• Given instruction: Repeat the material exactly as it appears.

• Stored data:
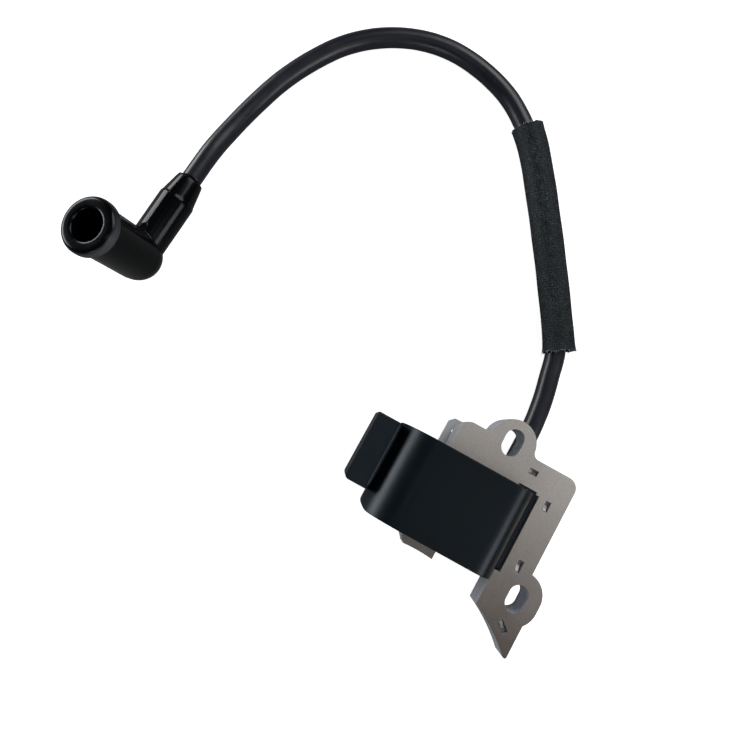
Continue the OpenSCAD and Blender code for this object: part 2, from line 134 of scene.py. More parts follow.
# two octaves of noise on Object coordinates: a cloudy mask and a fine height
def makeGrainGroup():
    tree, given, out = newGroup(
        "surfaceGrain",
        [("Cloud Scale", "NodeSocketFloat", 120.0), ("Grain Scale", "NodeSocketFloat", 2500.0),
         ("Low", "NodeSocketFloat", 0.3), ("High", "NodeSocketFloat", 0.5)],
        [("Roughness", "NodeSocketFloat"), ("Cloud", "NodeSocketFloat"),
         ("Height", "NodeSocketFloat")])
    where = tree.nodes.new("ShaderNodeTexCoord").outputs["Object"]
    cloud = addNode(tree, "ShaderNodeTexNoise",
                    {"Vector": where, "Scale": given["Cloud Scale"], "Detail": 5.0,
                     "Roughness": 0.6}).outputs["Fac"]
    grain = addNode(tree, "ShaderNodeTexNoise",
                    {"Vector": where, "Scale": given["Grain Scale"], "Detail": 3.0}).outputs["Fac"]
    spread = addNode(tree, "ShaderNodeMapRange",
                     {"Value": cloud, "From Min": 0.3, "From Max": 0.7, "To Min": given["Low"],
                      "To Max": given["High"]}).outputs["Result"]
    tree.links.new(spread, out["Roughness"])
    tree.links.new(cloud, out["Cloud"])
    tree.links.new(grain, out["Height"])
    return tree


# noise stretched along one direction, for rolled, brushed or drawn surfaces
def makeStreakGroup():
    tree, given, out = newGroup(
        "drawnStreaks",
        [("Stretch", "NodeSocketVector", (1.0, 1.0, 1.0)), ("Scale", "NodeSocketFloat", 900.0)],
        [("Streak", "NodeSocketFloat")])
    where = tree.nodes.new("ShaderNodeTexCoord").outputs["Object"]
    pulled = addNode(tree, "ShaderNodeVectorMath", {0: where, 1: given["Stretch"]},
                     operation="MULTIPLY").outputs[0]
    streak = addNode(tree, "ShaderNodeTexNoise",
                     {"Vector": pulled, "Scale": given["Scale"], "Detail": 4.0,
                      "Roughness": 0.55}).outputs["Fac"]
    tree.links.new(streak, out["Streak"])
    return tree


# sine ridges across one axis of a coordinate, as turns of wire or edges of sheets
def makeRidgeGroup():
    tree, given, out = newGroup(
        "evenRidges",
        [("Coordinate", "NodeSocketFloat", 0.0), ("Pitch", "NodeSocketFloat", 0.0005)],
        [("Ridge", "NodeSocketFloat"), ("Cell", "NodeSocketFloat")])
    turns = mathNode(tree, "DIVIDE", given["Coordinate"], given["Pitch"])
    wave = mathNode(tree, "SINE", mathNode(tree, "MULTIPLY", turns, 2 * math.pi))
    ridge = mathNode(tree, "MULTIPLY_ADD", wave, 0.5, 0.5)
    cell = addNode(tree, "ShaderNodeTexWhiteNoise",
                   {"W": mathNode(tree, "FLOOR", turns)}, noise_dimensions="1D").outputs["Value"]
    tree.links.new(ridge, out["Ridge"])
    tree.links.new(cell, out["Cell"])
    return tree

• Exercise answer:
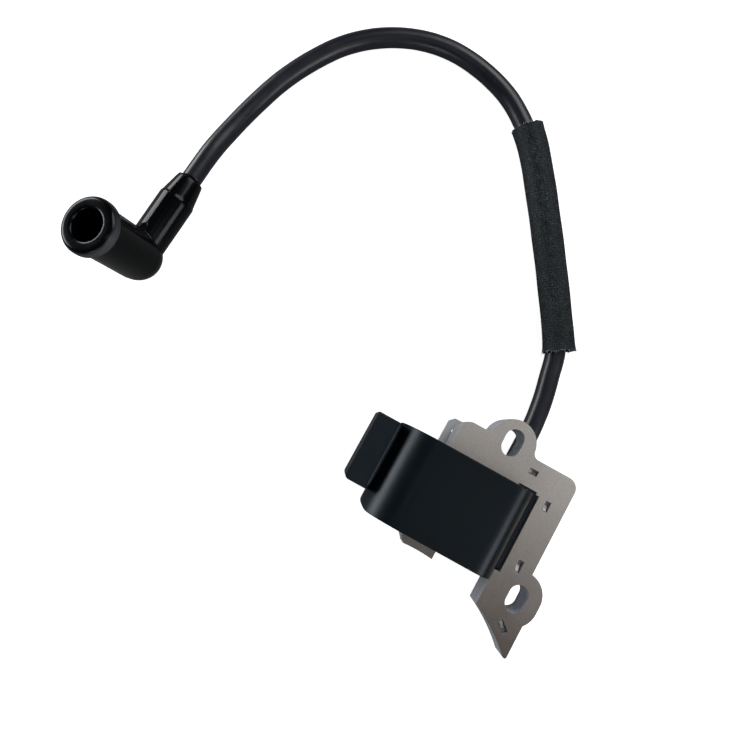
Continue the OpenSCAD and Blender code for this object: part 2, from line 134 of scene.py. More parts follow.
# two octaves of noise on Object coordinates: a cloudy mask and a fine height
def makeGrainGroup():
    tree, given, out = newGroup(
        "surfaceGrain",
        [("Cloud Scale", "NodeSocketFloat", 120.0), ("Grain Scale", "NodeSocketFloat", 2500.0),
         ("Low", "NodeSocketFloat", 0.3), ("High", "NodeSocketFloat", 0.5)],
        [("Roughness", "NodeSocketFloat"), ("Cloud", "NodeSocketFloat"),
         ("Height", "NodeSocketFloat")])
    where = tree.nodes.new("ShaderNodeTexCoord").outputs["Object"]
    cloud = addNode(tree, "ShaderNodeTexNoise",
                    {"Vector": where, "Scale": given["Cloud Scale"], "Detail": 5.0,
                     "Roughness": 0.6}).outputs["Fac"]
    grain = addNode(tree, "ShaderNodeTexNoise",
                    {"Vector": where, "Scale": given["Grain Scale"], "Detail": 3.0}).outputs["Fac"]
    spread = addNode(tree, "ShaderNodeMapRange",
                     {"Value": cloud, "From Min": 0.3, "From Max": 0.7, "To Min": given["Low"],
                      "To Max": given["High"]}).outputs["Result"]
    tree.links.new(spread, out["Roughness"])
    tree.links.new(cloud, out["Cloud"])
    tree.links.new(grain, out["Height"])
    return tree


# noise stretched along one direction, for rolled, brushed or drawn surfaces
def makeStreakGroup():
    tree, given, out = newGroup(
        "drawnStreaks",
        [("Stretch", "NodeSocketVector", (1.0, 1.0, 1.0)), ("Scale", "NodeSocketFloat", 900.0)],
        [("Streak", "NodeSocketFloat")])
    where = tree.nodes.new("ShaderNodeTexCoord").outputs["Object"]
    pulled = addNode(tree, "ShaderNodeVectorMath", {0: where, 1: given["Stretch"]},
                     operation="MULTIPLY").outputs[0]
    streak = addNode(tree, "ShaderNodeTexNoise",
                     {"Vector": pulled, "Scale": given["Scale"], "Detail": 4.0,
                      "Roughness": 0.55}).outputs["Fac"]
    tree.links.new(streak, out["Streak"])
    return tree


# sine ridges across one axis of a coordinate, as turns of wire or edges of sheets
def makeRidgeGroup():
    tree, given, out = newGroup(
        "evenRidges",
        [("Coordinate", "NodeSocketFloat", 0.0), ("Pitch", "NodeSocketFloat", 0.0005)],
        [("Ridge", "NodeSocketFloat"), ("Cell", "NodeSocketFloat")])
    turns = mathNode(tree, "DIVIDE", given["Coordinate"], given["Pitch"])
    wave = mathNode(tree, "SINE", mathNode(tree, "MULTIPLY", turns, 2 * math.pi))
    ridge = mathNode(tree, "MULTIPLY_ADD", wave, 0.5, 0.5)
    cell = addNode(tree, "ShaderNodeTexWhiteNoise",
                   {"W": mathNode(tree, "FLOOR", turns)}, noise_dimensions="1D").outputs["Value"]
    tree.links.new(ridge, out["Ridge"])
    tree.links.new(cell, out["Cell"])
    return tree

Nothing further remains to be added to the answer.